Quelques chiffres montreront que ces déplacemens sont toujours bien petits : la parallaxe de l’étoile la plus rapprochée de nous dans l’hémisphère boréal (elle s’appelle 21 185 Lalande, ce qui est un nom bien peu poétique pour une étoile aussi intéressante) est d’environ une demi-seconde d’arc. C’est l’angle sous lequel on verrait un objet d’un mètre de diamètre placé à 430 kilomètres de distance, ou encore c’est l’angle sous lequel on verrait un objet d’un millimètre placé à 430 mètres. C’est donc un angle très petit et on imagine quelle doit être la précision des mesures astronomiques pour déceler sans erreur des quantités aussi faibles. Sur les clichés de la carte du ciel un tel angle ne correspond qu’à un cent-vingtième de millimètre environ, et il faut des microscopes micrométriques spéciaux pour le mettre en évidence.

Étant donné que cet angle est beaucoup plus petit encore à mesure qu’il s’agit d’étoiles plus éloignées on conçoit qu’on n’ait pu mesurer directement jusqu’ici que les parallaxes de quelques centaines d’étoiles tout au plus. Pour les autres on a des procédés indirects et donc moins sûrs. La plus rapprochée est a du Centaure dans l’hémisphère austral qui n’est guère qu’à 41 trillions de kilomètres de nous, c’est-à-dire à deux pas, astronomiquement parlant.
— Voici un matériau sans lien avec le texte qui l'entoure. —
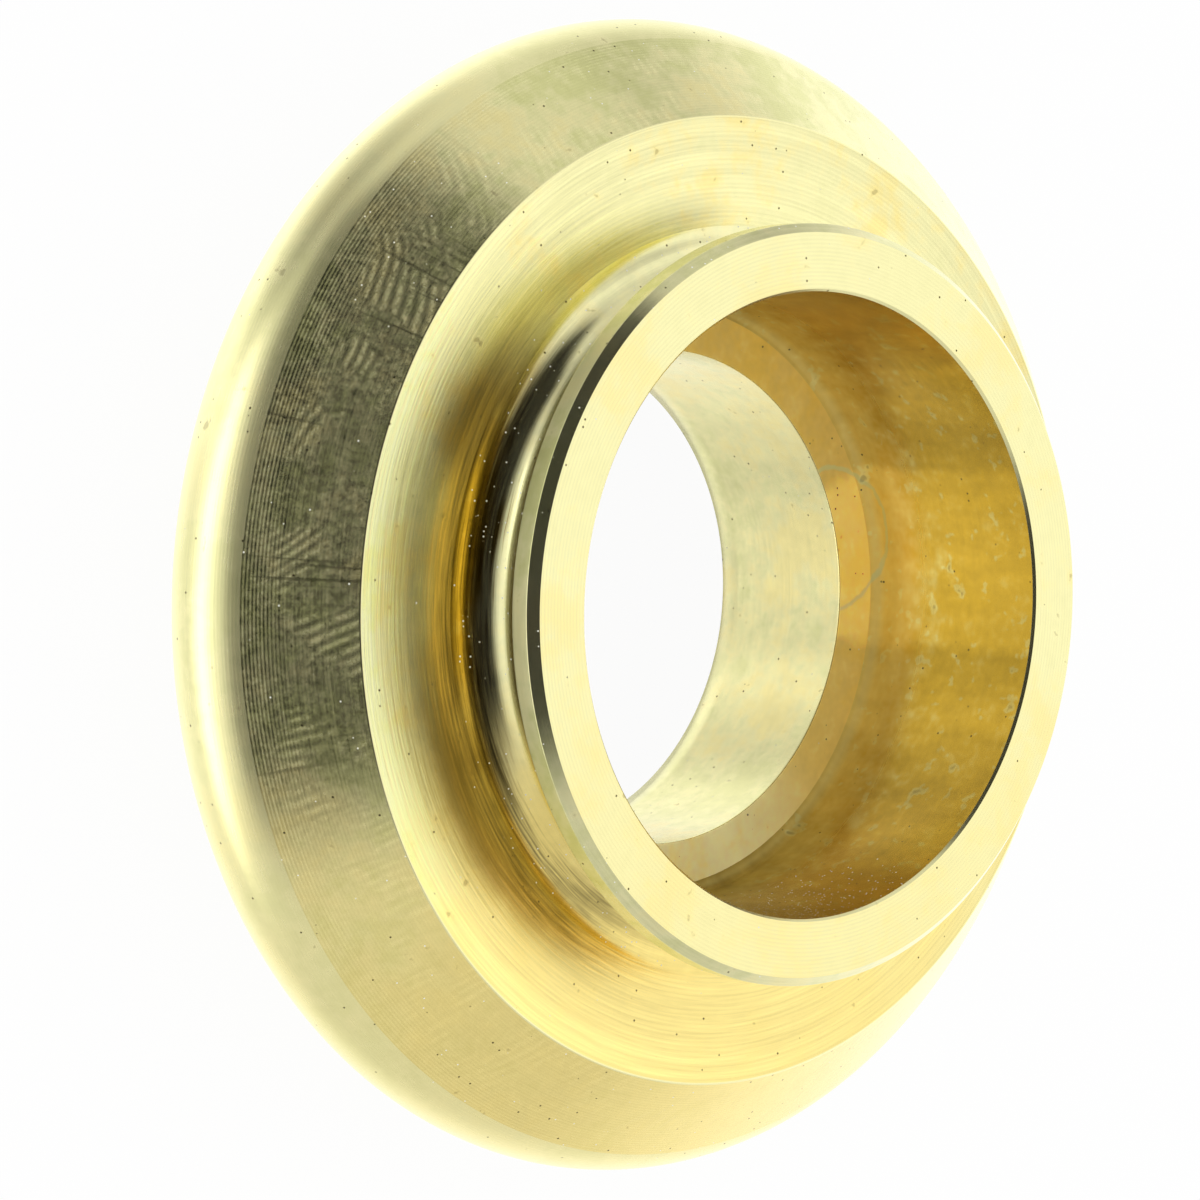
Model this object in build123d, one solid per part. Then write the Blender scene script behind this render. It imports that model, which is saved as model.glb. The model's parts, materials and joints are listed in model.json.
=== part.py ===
from build123d import *
import math
import os

# Turned brass collar, one solid, all dimensions in millimetres.
# It is a body of revolution about Z. It stands on its flat back face at Z = 0, and the spigot points up.
# From the top down: a short spigot, made of a chamfered lip over a half-round groove, then a flat flange
# face square to the axis, then a rim with a bevel on each side and a rounded edge between them.
# A counterbore runs in from the spigot end to a flat shoulder, and a smaller bore goes on through the back.

# Lengths along the axis
OVERALL_LENGTH = 18.5
LIP_HEIGHT = 1.35
GROOVE_WIDTH = 4.05
COUNTERBORE_DEPTH = 10.2

# Diameters
COUNTERBORE_DIAMETER = 28.0
THROUGH_BORE_DIAMETER = 22.8
RIM_DIAMETER = 53.2

# Walls and faces, measured along the radius
NECK_WALL = 1.0  # between the counterbore and the floor of the groove, the thinnest wall of the part
FLANGE_FACE_WIDTH = 4.95

# Bevels, radii and edge breaks
BEVEL_ANGLE = 45.0  # of both rim bevels, from the plane of the flange face
RIM_RADIUS = 3.35
LIP_CHAMFER = 0.4
SHOULDER_CORNER_RADIUS = 0.55
BACK_EDGE_BREAK = 0.15


def turned_blank():
    """The outside: lip, half-round groove, flange face, and the two bevels with their rounded edge.

    The groove is as deep as half its width, so it runs out square to the lip and tangent to the flange face.
    """
    groove_radius = GROOVE_WIDTH / 2
    floor_radius = COUNTERBORE_DIAMETER / 2 + NECK_WALL
    spigot_radius = floor_radius + groove_radius
    lip_bottom = OVERALL_LENGTH - LIP_HEIGHT
    flange_top = lip_bottom - GROOVE_WIDTH
    lip_edge = (spigot_radius, OVERALL_LENGTH)
    flange_edge = (spigot_radius + FLANGE_FACE_WIDTH, flange_top)
    rim_apex = bevel_apex(flange_edge)
    back_edge = (rim_apex[0] - rim_apex[1] / math.tan(math.radians(BEVEL_ANGLE)), 0)
    with BuildSketch(Plane.XZ) as section:
        with BuildLine():
            Polyline((0, 0), back_edge, rim_apex, flange_edge, (spigot_radius, flange_top))
            ThreePointArc(
                (spigot_radius, flange_top),
                (floor_radius, flange_top + groove_radius),
                (spigot_radius, lip_bottom),
            )
            Polyline((spigot_radius, lip_bottom), lip_edge, (0, OVERALL_LENGTH), (0, 0))
        make_face()
        fillet(corner(section, rim_apex), RIM_RADIUS)
        chamfer(corner(section, lip_edge), LIP_CHAMFER)
    return revolve(section.sketch, axis=Axis.Z)


def bevel_apex(flange_edge):
    """Where the two bevels would meet if the rim weren't rounded, as (radius, height).

    The rounding touches both bevels, so its centre lies RIM_RADIUS / sin(BEVEL_ANGLE) inside this point.
    """
    angle = math.radians(BEVEL_ANGLE)
    edge_radius, edge_height = flange_edge
    apex_radius = RIM_DIAMETER / 2 - RIM_RADIUS + RIM_RADIUS / math.sin(angle)
    return apex_radius, edge_height - (apex_radius - edge_radius) * math.tan(angle)


def stepped_bore():
    """What the boring bar takes out: the counterbore down to its shoulder, and the bore through the back."""
    bore_radius = THROUGH_BORE_DIAMETER / 2
    counterbore_radius = COUNTERBORE_DIAMETER / 2
    shoulder_height = OVERALL_LENGTH - COUNTERBORE_DEPTH
    shoulder_corner = (counterbore_radius, shoulder_height)
    outline = [
        (0, 0),
        (bore_radius + BACK_EDGE_BREAK, 0),
        (bore_radius, BACK_EDGE_BREAK),
        (bore_radius, shoulder_height),
        shoulder_corner,
        (counterbore_radius, OVERALL_LENGTH),
        (0, OVERALL_LENGTH),
    ]
    with BuildSketch(Plane.XZ) as section:
        with BuildLine():
            Polyline(*outline, close=True)
        make_face()
        fillet(corner(section, shoulder_corner), SHOULDER_CORNER_RADIUS)
    return revolve(section.sketch, axis=Axis.Z)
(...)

La mesure des parallaxes par la photographie a d’ailleurs reçu récemment une application très importante et inattendue, à la suite de la découverte de la curieuse planète Eros. On sait qu’entre Mars et Jupiter circulent tout un essaim de petites planètes dont j’entretiendrai quelque jour mes lecteurs et qui d’après certains seraient les débris d’une ancienne grosse planète éclatée. Quoi qu’il en soit, les découvertes de ces astéroïdes se multiplient, on en trouve bon an mal an quelques douzaines, et les astronomes n’en sont généralement guère enchantés, car il faut calculer leur orbites, ce qui est fastidieux et ne conduit généralement qu’à ce résultat prévu : que toutes ces petites planètes se ressemblent comme des sœurs et suivent monotonement la même carrière.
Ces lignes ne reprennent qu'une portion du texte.